Use feature flagging and deployment pipelines such as LaunchDarkly or Git-based versioning to roll out winning variants seamlessly. Maintain documentation of changes, test conditions, and deployment timestamps to facilitate rollback if needed. Automate deployment processes to reduce human error and ensure consistency across environments.

b) Automating Continuous Testing Based on Data Trends

Implement machine learning models that analyze ongoing performance data to suggest new tests or automatically initiate experiments when significant deviations are detected. For example, set up scripts that monitor KPIs and trigger new tests during periods of stable traffic, ensuring continuous optimization without manual intervention.

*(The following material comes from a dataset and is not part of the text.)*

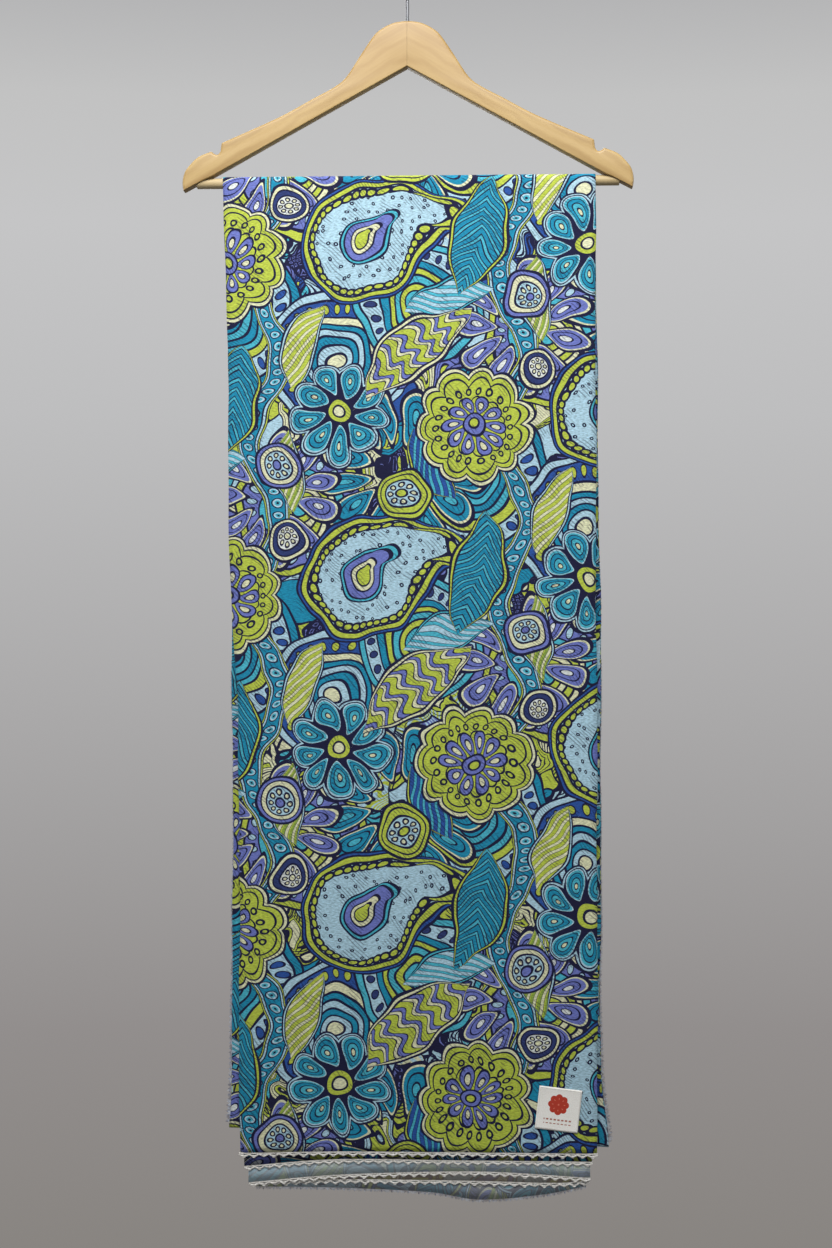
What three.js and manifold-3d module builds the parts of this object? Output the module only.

c) Documenting and Communicating Results Across Teams

Create dashboards with visualizations like funnel plots, lift charts, and segment breakdowns. Use collaborative tools such as Confluence or Notion to record hypotheses, methodologies, and learnings. Establish regular review sessions to align marketing, product, and analytics teams on insights and next steps.

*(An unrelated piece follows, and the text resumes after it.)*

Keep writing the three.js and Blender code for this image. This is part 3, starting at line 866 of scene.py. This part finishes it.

7. Case Study: Step-by-Step Breakdown of a Conversion-Boosting A/B Test

a) Identifying the Test Hypothesis from Data Analysis

Suppose analysis reveals that users who view detailed product descriptions on mobile devices exhibit a 15% higher add-to-cart rate. The hypothesis: “Adding concise, bulleted key features at the top of the product description will further increase engagement by at least 10%.”

b) Designing and Executing the Experiment

Create two variants: one with the original description and another with the new bulleted list. Use stratified randomization to assign mobile users based on session ID hashes, ensuring consistent grouping. Run the test until the confidence level exceeds 95% or variance stabilizes after a predetermined minimum sample size.

c) Analyzing Results and Applying Learnings to Broader Campaigns

Results show a 12% lift with narrow confidence intervals, confirming the hypothesis. Deploy the variation site-wide with version control. Use insights to inform future mobile content strategies, such as simplifying other product pages or testing additional microcopy variations.